PEOPLE ALREADY LOVE WILDLIFE - BUT WE ARE NOT ENGAGING THEM ON THEIR TERMS
The good news is that a high percentage of these people already love wildlife. It’s not that people don’t care or don’t know the facts, it’s that they aren’t being engaged on terms that are relevant to their daily lives. Modern channels, leveraged for the benefit of wildlife, have the potential to change that.
WHY ARE THERE NOT HUNDREDS OF GAMES FOR CONSERVATION?
Consider, as an example, that 2.1 billion people play mobile games, and that is growing. It is astounding to me that there aren’t thousands of games out there to benefit wildlife. Our outreach efforts have to consider these consumers and the channels they use and engage them on their terms, not ours.
WE BUILD GAMES FOR CONSERVATION
At Internet of Elephants, we combine data-driven storytelling, the use of modern channels, a customer centric approach to our design, and an ecosystem of conservation and distribution partners to create games, data visualizations, and other applications to connect people to wildlife.
We started by testing whether you could create a sense of empathy just from data alone. Next, we looked at how we could make the same thing interactive and exploratory.
FROM DATA VISUALISATION TO DATA DOCUMENTARIES
For Satellite Stories, we modeled the movements of over 3,000 animals over a 7-day period of time in Ol Pejeta Conservancy to give a bird’s eye view of the diversity and interaction of life within the park. The user can explore an entire wildlife-rich region and understand more about the habitat, and the wildlife that lives there, and dive into some of the individual storylines about animals and conservation efforts.

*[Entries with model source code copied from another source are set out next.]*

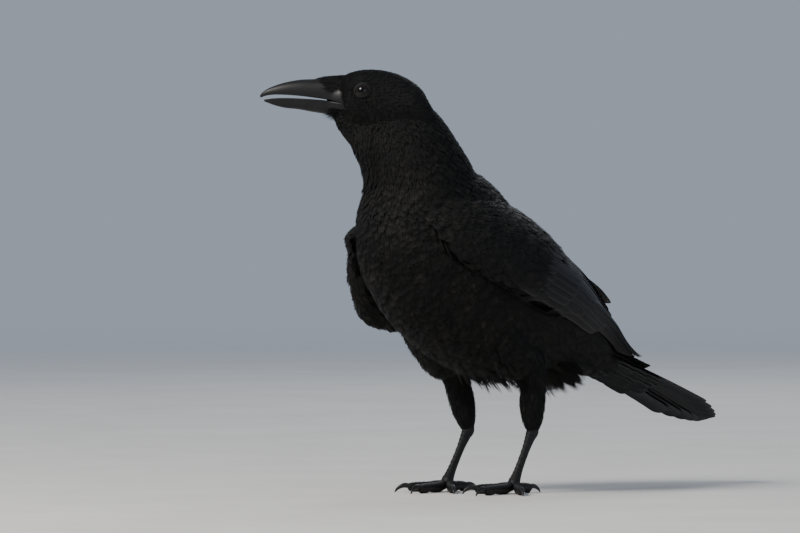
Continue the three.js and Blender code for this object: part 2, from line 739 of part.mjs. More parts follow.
// The side of a plane that its normal points to. The plane lies half a gap off the cut.
const keep = (made, normal, point) => made.trimByPlane(normal.toArray(), normal.dot(point) + GAP / 2);
const neckCut = [vec(-0.02, -0.42, 0.9).normalize(), vec(0, -58, 214)];
const headCut = [vec(-0.3, -0.42, 0.85).normalize(), headPoint(-9, -24, 0)];
const below = ([normal, point]) => [normal.clone().negate(), point];

const wholeBody = body(0);
const grownBody = body(GAP);
const hips = Object.values(LEGS).map((leg) => thigh(leg, GAP));
const locks = FLUFF.flatMap(fluff).map((made) => without(made, hips));
const belly = fused([keep(wholeBody, ...below(neckCut)), ...locks]);
const tailMade = tail();

place("torso", largest(belly), FINISH.plumage);
place("neck", largest(keep(keep(wholeBody, ...neckCut), ...below(headCut))), FINISH.plumage);
const face = fused([keep(wholeBody.add(skull()), ...headCut), ...SIDES.map(lids), ...bristles()]);
const sockets = [upperBill(GAP), lowerBill(GAP), ...SIDES.map((side) => eyeball(side, GAP))];
place("head", largest(without(face, sockets)), FINISH.plumage);
place("bill_upper", upperBill(), FINISH.horn);
place("bill_lower", lowerBill(), FINISH.horn);
place("eye_left", eyeball(LEFT), FINISH.eye);
place("eye_right", eyeball(RIGHT), FINISH.eye);
place("tail", largest(without(tailMade, [grownBody])), FINISH.flight);

for (const [name, leg] of Object.entries(LEGS)) {
  place(`wing_${name}`, largest(without(featheredWing(WINGS[name]), [grownBody])), FINISH.flight);
  place(`thigh_${name}`, largest(without(thigh(leg), [grownBody])), FINISH.plumage);
  place(`tarsus_${name}`, largest(without(tarsus(leg), [thigh(leg, GAP)])), FINISH.leg);
  const cutters = [tarsus(leg, GAP), FLOOR];
  for (const spec of TOES[name]) {
    const grownToe = toe(leg.foot, spec, GAP);
    place(`toe_${spec[0]}_${name}`, largest(without(toe(leg.foot, spec), cutters)), FINISH.leg);
    place(
      `claw_${spec[0]}_${name}`,
      largest(without(claw(leg.foot, spec), [grownToe, FLOOR])),
      FINISH.claw,
    );
    cutters.push(grownToe);
  }
}

// The origin is the middle of the bird's bounding box, on the floor.
const box = new THREE.Box3().setFromObject(bird);
const middle = box.getCenter(vec(0, 0, 0));
bird.position.set(-middle.x, -middle.y, -box.min.z);

const crow = new THREE.Group();
crow.add(bird);

export default crow;
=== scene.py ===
"""Looks of a life-size standing crow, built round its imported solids.

Shapes are worked out in millimetres in the bird's own frame, in which its rows of sections are given, and
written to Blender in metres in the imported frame. The bird faces -Y and its left side is +X.
"""

import math
from itertools import product

import bpy
import numpy as np
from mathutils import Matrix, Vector
from mathutils.bvhtree import BVHTree


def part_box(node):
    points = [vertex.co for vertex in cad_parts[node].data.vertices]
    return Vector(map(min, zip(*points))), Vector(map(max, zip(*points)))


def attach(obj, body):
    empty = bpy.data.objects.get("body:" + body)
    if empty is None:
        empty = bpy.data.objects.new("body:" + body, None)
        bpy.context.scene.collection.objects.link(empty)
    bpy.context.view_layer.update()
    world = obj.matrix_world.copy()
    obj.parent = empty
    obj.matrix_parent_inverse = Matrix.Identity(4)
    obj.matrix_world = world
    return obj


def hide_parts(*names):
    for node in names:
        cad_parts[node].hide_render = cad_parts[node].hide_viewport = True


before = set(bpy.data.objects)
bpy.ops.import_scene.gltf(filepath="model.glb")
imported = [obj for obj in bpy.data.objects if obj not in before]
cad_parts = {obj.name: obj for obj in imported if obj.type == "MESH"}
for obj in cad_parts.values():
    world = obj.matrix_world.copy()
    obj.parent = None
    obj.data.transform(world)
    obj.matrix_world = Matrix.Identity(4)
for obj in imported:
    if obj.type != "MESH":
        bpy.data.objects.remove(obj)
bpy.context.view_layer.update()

LEFT, RIGHT = 1, -1
SIDES = {"left": LEFT, "right": RIGHT}
MM = 0.001
rng = np.random.default_rng(20)

# ---------- driving dimensions, as in the solids ----------
GROUND = 5.0

HEAD_CENTRE = np.array([-6, -86.7, 278])
HEAD_TURN = 40.0  # degrees to the bird's right
EYE_FORWARD, EYE_UP, EYE_OUT = 9.9, 3.1, 14.3
EYEBALL_RADIUS = 6.2
LID_RADIUS = 4.9

BODY_POWER = (1.9, 2.1)
BODY_ROWS = [  # station, x, y, z, turn, wide, up, down
    [0, 0, 118, 92, 0, 8, 6, 6],
    [1, 0, 106, 97.5, 0, 18, 12, 12],
    [2, 0, 86, 109, 0, 31, 22, 23],
    [3, 0, 56, 126, 0, 43, 36, 45],
    [4, 0, 21, 143, 0, 49, 48, 62],
    [5, 0, -12, 158, 0, 51, 56, 62],
    [6, 0, -38, 178, 0, 49, 58, 62],
    [7, 0, -54, 201, 0, 42, 52, 57],
    [8, 0, -61, 223, 6, 36, 43, 37],
    [9, -2, -68, 243, 22, 32, 36, 32],
    [10, -4, -75, 259, 34, 26, 30, 32],
    [11, -5, -80, 271, 40, 18, 18, 24],
]
SKULL_ROWS = [  # forward, level, wide, up, down
    [-36, -12.5, 8, 5, 8],
    [-30, -10, 15, 10, 14],
    [-21, -5.5, 19.5, 16.4, 20],
    [-10, -3, 21.8, 21, 23],
    [1, -2, 22, 22.3, 23.5],
    [11, -1.5, 20.3, 21.6, 21.5],
    [20, -1, 17, 19, 18.5],
    [27, -1, 13.4, 16.5, 15.5],
    [32, -1, 10.5, 13.6, 12.5],
    [35, -1, 7, 9, 9],
]
BILL_POWER = (2.2, 2.2)
UPPER_BILL_ROWS = [
    [14, -5.6, 8.6, 16, 0.5],
    [24, -4, 8.8, 18, 0.5],
    [34, -1.9, 8.1, 15.1, 0.5],
    [44, -0.4, 7, 12.4, 0.5],
    [54, 0.8, 5.8, 10.6, 0.5],
    [64, 1.5, 4.4, 7.9, 0.5],
    [72, 1.5, 2.9, 5, 0.5],
    [77, 0.7, 1.6, 2.9, 0.5],
    [80, -0.6, 0.5, 1.2, 0.4],
]
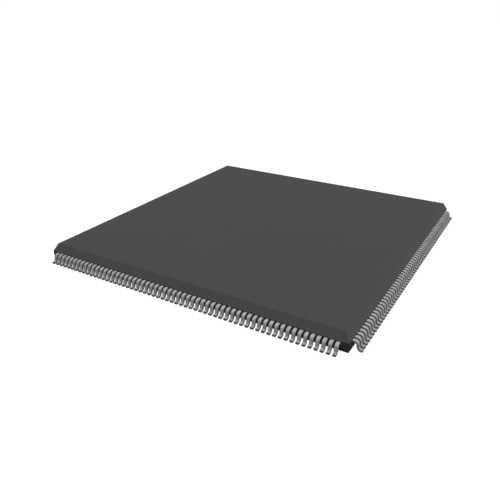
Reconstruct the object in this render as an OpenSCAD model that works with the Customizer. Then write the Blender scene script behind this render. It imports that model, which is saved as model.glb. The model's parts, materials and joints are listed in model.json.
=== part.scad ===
// Quad flat pack: a square moulded chip package, gull-wing leads on all four
// sides. The origin is the middle of the seating plane, +Z towards the top.

/* [Package] */
// Leads on each side
leads_per_side = 60; // [24:4:60]
// Distance from one lead to the next
pitch = 0.5; // [0.45:0.05:0.8]
// Centre of the last lead to the wall round the corner
corner_margin = 0.8; // [0.66:0.02:1.6]
// Height of the upright walls below the parting edge
lower_h = 0.82; // [0.68:0.02:1.8]
// Height of the sloping walls above the parting edge
upper_h = 0.73; // [0.6:0.01:1.8]
// How far the top face is set in from the parting edge
bevel_in = 0.4; // [0:0.05:0.6]
// Gap between the seating plane and the underside of the body
standoff = 0.07; // [0.05:0.01:0.15]

/* [Leads] */
// Width of a lead outside the body
lead_w = 0.28; // [0.17:0.01:0.34]
// Thickness of the lead frame's sheet metal
lead_t = 0.18; // [0.09:0.01:0.2]
// Parting edge to the upper face of the leads
lead_drop = 0.07; // [0:0.01:0.2]
// Straight shoulder between the wall and the upper bend
shoulder_l = 0.2; // [0.1:0.01:0.5]
// Radius on the inner side of both bends
bend_r = 0.13; // [0.08:0.01:0.2]
// Lean of the leg away from upright, in degrees
leg_lean = 10; // [0:1:20]
// Flat length of the foot beyond the lower bend
foot_l = 0.15; // [0.12:0.01:0.6]

/* [Inner lead frame] */
// Distance between the inner lead tips, which face the bond pads one to one
tip_pitch = 0.17; // [0.14:0.01:0.22]
// Width of an inner lead at its tip
tip_w = 0.09; // [0.07:0.01:0.11]
// Straight bonding flat at the end of an inner lead
tip_flat = 0.4; // [0.3:0.05:0.8]
// Centre of the last tip to the line of tips on the next side
tip_margin = 2; // [1.6:0.1:2.6]
// Width of a tie bar
tie_w = 0.2; // [0.15:0.01:0.25]
// Gap between a tie bar and the root of the nearest lead
tie_gap = 0.16; // [0.1:0.01:0.2]
// Distance from the corner of the body back to the end of a tie bar
tie_short = 0.35; // [0.25:0.05:0.8]
// How far the die paddle is pressed down below the leads
downset = 0.2; // [0.1:0.02:0.3]
// Length of the slope that makes the downset
downset_run = 0.4; // [0.2:0.05:0.6]
// Width of the polyimide tape that keeps the leads in line
tape_w = 1.2; // [0.8:0.1:2]
// Thickness of the tape with its adhesive
tape_t = 0.06; // [0.04:0.01:0.08]

/* [Die] */
// Centre of the last pad to the edge of the die round the corner
pad_corner = 0.46; // [0.3:0.02:0.8]
// Centre of a pad to the edge of the die beside it
pad_in = 0.12; // [0.08:0.01:0.2]
// Thickness of the die
die_t = 0.33; // [0.2:0.01:0.4]
// Thickness of the die attach
attach_t = 0.03; // [0.02:0.005:0.05]
// How far the die attach spreads past the die
attach_spread = 0.1; // [0.05:0.05:0.3]
// How far the die paddle reaches past the die
paddle_margin = 0.75; // [0.4:0.05:1]

/* [Bond wires] */
// Diameter of the gold wire
wire_d = 0.025; // [0.02:0.001:0.033]
// Diameter of the ball bond
ball_d = 0.06; // [0.045:0.005:0.07]
// Height of the ball bond
ball_h = 0.02; // [0.015:0.005:0.03]
// Upright length of a wire between its ball bond and its kink
riser_h = 0.16; // [0.1:0.02:0.24]

/* [Underside] */
// Diameter of an ejector pin mark
mark_d = 1.6; // [1:0.1:2.5]
// Depth of an ejector pin mark
mark_h = 0.04; // [0.02:0.01:0.08]
// Ejector pin mark to the nearest two walls
mark_in = 4; // [2:0.5:8]

/* [Hidden] */
$fn = 48;
eps = 0.01;

// Leads on each side are handled in four banks, a to d.
BANKS = 4;

// Body
body_half = (leads_per_side - 1) * pitch / 2 + corner_margin;
parting_z = standoff + lower_h;
top_z = parting_z + upper_h;

// Leads outside the body
lead_top_z = parting_z - lead_drop;
lead_z = lead_top_z - lead_t;
mid_r = bend_r + lead_t / 2;
bend_angle = 90 - leg_lean;
leg_h = lead_z - 2 * mid_r * (1 - cos(bend_angle));
leg_l = leg_h / cos(leg_lean);
foot_x = shoulder_l + 2 * mid_r * sin(bend_angle) + leg_h * tan(leg_lean);
lead_reach = foot_x + foot_l;

// Lead frame inside the body
tip_half = (leads_per_side - 1) * tip_pitch / 2 + tip_margin;
root_in = corner_margin - lead_w / 2 - (tie_w / 2 + tie_gap) * sqrt(2);
root_half = body_half - root_in;
flat_half = tip_half + tip_flat;
tape_mid = (root_half + flat_half) / 2;

// Die stack
die_half = (leads_per_side - 1) * tip_pitch / 2 + pad_corner;
paddle_half = die_half + paddle_margin;
paddle_z = lead_z - downset;
attach_z = paddle_z + lead_t;
die_z = attach_z + attach_t;
die_top_z = die_z + die_t;
pad_y = die_half - pad_in;
bond_y = tip_half + tip_flat / 2;

function from_middle(i) = i - (leads_per_side - 1) / 2;
function bank_start(bank) = floor(bank * leads_per_side / BANKS);

// ---------- moulded body ----------

// Section of the body: upright walls below the parting edge, sloping above it.
module body_section() {
  polygon([
    [-body_half, standoff], [body_half, standoff],
    [body_half, parting_z], [body_half - bevel_in, top_z],
    [bevel_in - body_half, top_z], [-body_half, parting_z]
  ]);
}

// The section carried across the body along Y.
module body_bar() {
  rotate([90, 0, 0])
    linear_extrude(height = 2 * body_half, center = true) body_section();
}

module ejector_marks() {
  place = body_half - mark_in;
  for (x = [-place, place], y = [-place, place])
    translate([x, y, standoff - eps])
      cylinder(d = mark_d, h = mark_h + eps);
}

// Everything that the moulding compound flows round.
module encapsulated() {
  die_paddle();
  die_attach();
  die();
  lead_tape();
  for (side = [0:3]) {
    leads(side, 0, BANKS);
    wires(side);
  }
}

module mould_body() {
  color([0.16, 0.16, 0.17])
    difference() {
      intersection() {
        body_bar();
        rotate([0, 0, 90]) body_bar();
      }
      ejector_marks();
      encapsulated();
    }
}

// ---------- leads ----------

// A bend of the sheet: a ring sector that starts upright above the centre and
// turns clockwise by bend_angle.
module bend() {
  reach = 2 * (bend_r + lead_t);
  intersection() {
    difference() {
      circle(r = bend_r + lead_t);
      circle(r = bend_r);
    }
    polygon([
      [0, 0], [0, reach], [reach, reach],
      [reach * sin(bend_angle), reach * cos(bend_angle)]
    ]);
  }
}

// Side view of the formed strip: X is the distance out from the wall and Y the
// height. It runs from the inner tips out to the end of the foot.
module strip_profile() {
  outer_r = bend_r + lead_t;
  translate([tip_half - body_half, lead_z])
    square([body_half - tip_half + shoulder_l, lead_t]);
  translate([shoulder_l, lead_z - bend_r]) {
    bend();
    rotate(-bend_angle) translate([0, bend_r])
      square([leg_l, lead_t]);
  }
  translate([foot_x, outer_r]) rotate(180) bend();
  translate([foot_x, 0]) square([foot_l, lead_t]);
}

// Flat outline of lead i: straight from the foot to its root, then fanned in
// to the bonding flat.
module lead_outline(i) {
  outer_x = from_middle(i) * pitch;
  inner_x = from_middle(i) * tip_pitch;
  polygon([
    [outer_x - lead_w / 2, -body_half - lead_reach - eps],
    [outer_x + lead_w / 2, -body_half - lead_reach - eps],
    [outer_x + lead_w / 2, -root_half],
    [inner_x + tip_w / 2, -flat_half],
    [inner_x + tip_w / 2, -tip_half],
    [inner_x - tip_w / 2, -tip_half],
    [inner_x - tip_w / 2, -flat_half],
    [outer_x - lead_w / 2, -root_half]
  ]);
}

// The leads of some banks on one side: the formed strip, cut to the outlines.
module leads(side, first_bank, banks) {
  first = bank_start(first_bank);
  last = bank_start(first_bank + banks) - 1;
  color([0.72, 0.73, 0.74])
    rotate([0, 0, 90 * side])
      intersection() {
        translate([0, -body_half, 0])
          rotate([90, 0, -90])
            linear_extrude(height = 2 * body_half, center = true) strip_profile();
        translate([0, 0, -eps])
          linear_extrude(height = lead_top_z + 2 * eps)
            for (i = [first:last]) lead_outline(i);
      }
}

// ---------- die paddle, die and tape ----------

// A tie bar seen from its side: X is the distance from the middle along the
// diagonal. It slopes down just outside the corner of the paddle.
module tie_profile() {
  start = paddle_half;
  low = paddle_half * sqrt(2) + tie_w;
  high = low + downset_run;
  end = body_half * sqrt(2) - tie_short;
  polygon([
    [start, paddle_z], [low, paddle_z], [high, lead_z], [end, lead_z],
    [end, lead_top_z], [high, lead_top_z], [low, attach_z], [start, attach_z]
  ]);
}

module die_paddle() {
  color([0.72, 0.45, 0.3]) {
    translate([-paddle_half, -paddle_half, paddle_z])
      cube([2 * paddle_half, 2 * paddle_half, lead_t]);
    for (corner = [45:90:315])
      rotate([0, 0, corner]) rotate([90, 0, 0])
        linear_extrude(height = tie_w, center = true) tie_profile();
  }
}

module die_attach() {
  half = die_half + attach_spread;
  color([0.8, 0.8, 0.78])
    translate([-half, -half, attach_z]) cube([2 * half, 2 * half, attach_t]);
}

module die() {
  color([0.35, 0.36, 0.42])
    translate([-die_half, -die_half, die_z])
      cube([2 * die_half, 2 * die_half, die_t]);
}

// One square ring of tape, stuck across the upper faces of all inner leads.
module lead_tape() {
  outer = tape_mid + tape_w / 2;
  inner = tape_mid - tape_w / 2;
  color([0.75, 0.5, 0.15])
    translate([0, 0, lead_top_z])
      linear_extrude(height = tape_t)
        difference() {
          square(2 * outer, center = true);
          square(2 * inner, center = true);
        }
}

// ---------- bond wires ----------

// Side view of a bond wire: X is the distance out from its pad and Y the height.
// It stands up from the ball bond, kinks, and runs straight down to the lead,
// where it ends level on the bonding flat.
module wire_profile() {
  kink_z = die_top_z + ball_h + riser_h;
  run = bond_y - pad_y;
  fall = atan2(kink_z - lead_top_z, run);
  span_l = run / cos(fall) + wire_d / sin(fall);
  difference() {
    union() {
      translate([-wire_d / 2, die_top_z])
        square([wire_d, kink_z - die_top_z]);
      translate([0, kink_z]) rotate(-fall)
        translate([-wire_d / 2, -wire_d / 2]) square([span_l, wire_d]);
    }
    translate([run / 2, lead_top_z - run]) square(run);
  }
}

// The wires of one side, each as wide as it is thick, and their ball bonds.
module wires(side) {
  color([0.9, 0.72, 0.3])
    rotate([0, 0, 90 * side]) {
      intersection() {
        translate([0, -pad_y, 0])
          rotate([90, 0, -90])
            linear_extrude(height = 2 * die_half, center = true) wire_profile();
        for (i = [0:leads_per_side - 1])
          translate([from_middle(i) * tip_pitch - wire_d / 2, -body_half, 0])
            cube([wire_d, body_half, top_z]);
      }
      for (i = [0:leads_per_side - 1])
        translate([from_middle(i) * tip_pitch, -pad_y, die_top_z])
          cylinder(d = ball_d, h = ball_h);
    }
}

mould_body();
die_paddle();
die_attach();
die();
lead_tape();
leads(0, 0, 1);  // front_leads_a
leads(0, 1, 1);  // front_leads_b
leads(0, 2, 1);  // front_leads_c
leads(0, 3, 1);  // front_leads_d
leads(1, 0, 1);  // right_leads_a
leads(1, 1, 1);  // right_leads_b
leads(1, 2, 1);  // right_leads_c
leads(1, 3, 1);  // right_leads_d
leads(2, 0, 1);  // back_leads_a
leads(2, 1, 1);  // back_leads_b
leads(2, 2, 1);  // back_leads_c
leads(2, 3, 1);  // back_leads_d
leads(3, 0, 1);  // left_leads_a
leads(3, 1, 1);  // left_leads_b
leads(3, 2, 1);  // left_leads_c
leads(3, 3, 1);  // left_leads_d
wires(0);  // front_wires
wires(1);  // right_wires
wires(2);  // back_wires
wires(3);  // left_wires
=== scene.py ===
"""Finishes, light and camera for a quad flat pack chip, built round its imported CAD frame."""

import json
import logging
import math
from dataclasses import dataclass
from enum import Enum

import bmesh
import bpy
import numpy as np
from mathutils import Matrix, Vector

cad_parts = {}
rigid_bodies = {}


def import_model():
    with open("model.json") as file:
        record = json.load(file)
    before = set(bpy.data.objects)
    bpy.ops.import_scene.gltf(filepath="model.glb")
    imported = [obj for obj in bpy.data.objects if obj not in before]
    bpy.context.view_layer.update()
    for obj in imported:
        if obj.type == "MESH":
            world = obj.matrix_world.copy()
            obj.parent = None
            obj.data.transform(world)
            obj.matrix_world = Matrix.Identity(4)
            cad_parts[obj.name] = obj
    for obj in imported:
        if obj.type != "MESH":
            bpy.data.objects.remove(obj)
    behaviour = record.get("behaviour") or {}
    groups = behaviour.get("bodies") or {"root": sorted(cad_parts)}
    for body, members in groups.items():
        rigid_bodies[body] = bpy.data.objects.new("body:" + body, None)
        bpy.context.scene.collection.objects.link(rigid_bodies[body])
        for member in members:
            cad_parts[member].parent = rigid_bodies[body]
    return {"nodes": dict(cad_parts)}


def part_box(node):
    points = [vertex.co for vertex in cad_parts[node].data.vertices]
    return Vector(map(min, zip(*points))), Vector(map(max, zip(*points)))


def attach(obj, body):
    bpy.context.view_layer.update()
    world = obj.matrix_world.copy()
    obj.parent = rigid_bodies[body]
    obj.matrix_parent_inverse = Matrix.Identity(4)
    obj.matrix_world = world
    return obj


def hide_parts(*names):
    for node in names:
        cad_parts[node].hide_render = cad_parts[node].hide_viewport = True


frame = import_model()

LOG = logging.getLogger("quad_flat_pack")
MM = 0.001

# Letters of the banks that each side's leads are made in.
BANKS = "abcd"
# Corners of a lead's section, and how many of its sections lie at the inner tip.
SECTION_CORNERS = 4
TIP_SECTIONS = 2
# The mesh attribute that says how much each face of a lead is darkened: painted shade on the sheet's
# sides, and on the cut ends unplated metal and painted shade.
CUT_AND_SHADE_FACE = "cut_and_shade_face"

Colour = tuple[float, float, float]
Point = tuple[float, float, float]
Rgba = tuple[float, float, float, float]
# What an input takes: an output that is linked to it, or a constant.
Feed = bpy.types.NodeSocket | float | tuple[float, ...]

BLACK: Rgba = (0.0, 0.0, 0.0, 1.0)
WHITE: Rgba = (1.0, 1.0, 1.0, 1.0)

# Where a Mix node that works on colours has its share, its two colours and its result.
MIX_SHARE = 0
MIX_FIRST = 6
MIX_SECOND = 7
MIX_RESULT = 2


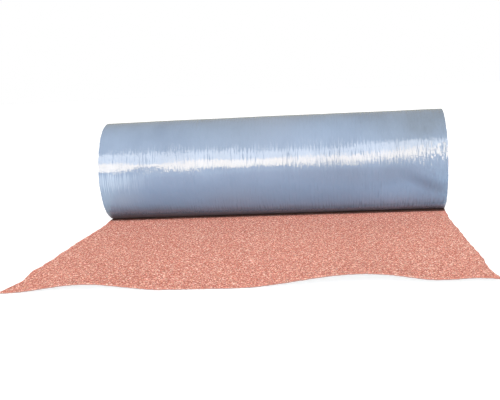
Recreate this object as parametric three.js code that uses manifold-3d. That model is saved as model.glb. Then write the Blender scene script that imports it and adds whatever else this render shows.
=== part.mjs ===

This was just the first prototype and there is room for improvement, but our intention is to create a series - featuring other wildlife-rich regions or phenomena such as the impact of the arctic melt on polar bears populations or the spectacle of the great sardine run.
Data visualizations probably still reach similar audiences to what conservation organizations already reach, and we wanted to bring broader audiences into the story.
AUGMENTED REALITY BRINGS WILDLIFE AND CONSERVATION CLOSER
Last year we looked at the power and appeal of individual animals and augmented reality to catch people’s attention. In partnership with 6 conservation organizations, we recreated 6 real animals and brought their stories to global audiences through a playful application called Safari Central.
We received thousands of photos from Russia to India to Brazil as players competed to be the Augmented Reality Wildlife Photographer of the Year.
OUR NEXT PRODUCT: A POKÉMON GO STYLE GAME FOR WILDLIFE
We are currently trying to enrich on all these concepts through gamification. Our next product, Wildeverse, is a mobile location-based AR game that creates missions for players to play a scientist studying apes in Borneo and the Congo, by exploring their own cities to track these animals and support the organizations that work with them.
Think Pokémon Go for orangutans and chimpanzees. But where the animals characters are real, the habitats are real, and the researchers that are featured in the game are real. Wildeverse will release in July of this year in the UK only, in partnership with the Chester Zoo with a more global release following soon after. While it starts with just apes, we’re looking to expand it to other animals and habitats.
RUN WILD
And finally, we’re collaborating with Runtastic (part of adidas), to create a fitness app that lets you “compete” with real animals in the wild based on the GPS data of the actual distances they are moving or heights they are climbing.
So imagine trying to get as many steps tomorrow as Ataia the jaguar from Brazil or trying to bike more than Neatoo the wildebeest runs during her annual migration.
LET’S GET SERIOUS ABOUT PLAY
I realize that much of this may seem whimsical and I will admit to sometimes being intimidated in the presence of scientists and conservationists who are literally on the ground fighting tooth and nail for habitat and species preservation.
But I also believe that without effectively attracting and activating the next generation of potential difference-makers, the next 100 years of wildlife conservation will continue to be an uphill battle, supported only by the will of those very few.
So whether it’s games or data visualizations or other techniques, think about how technology can play a crucial role in bringing the wildlife story to audiences, and help us get out of our comfort zone of who we are engaging and how we’re engaging them.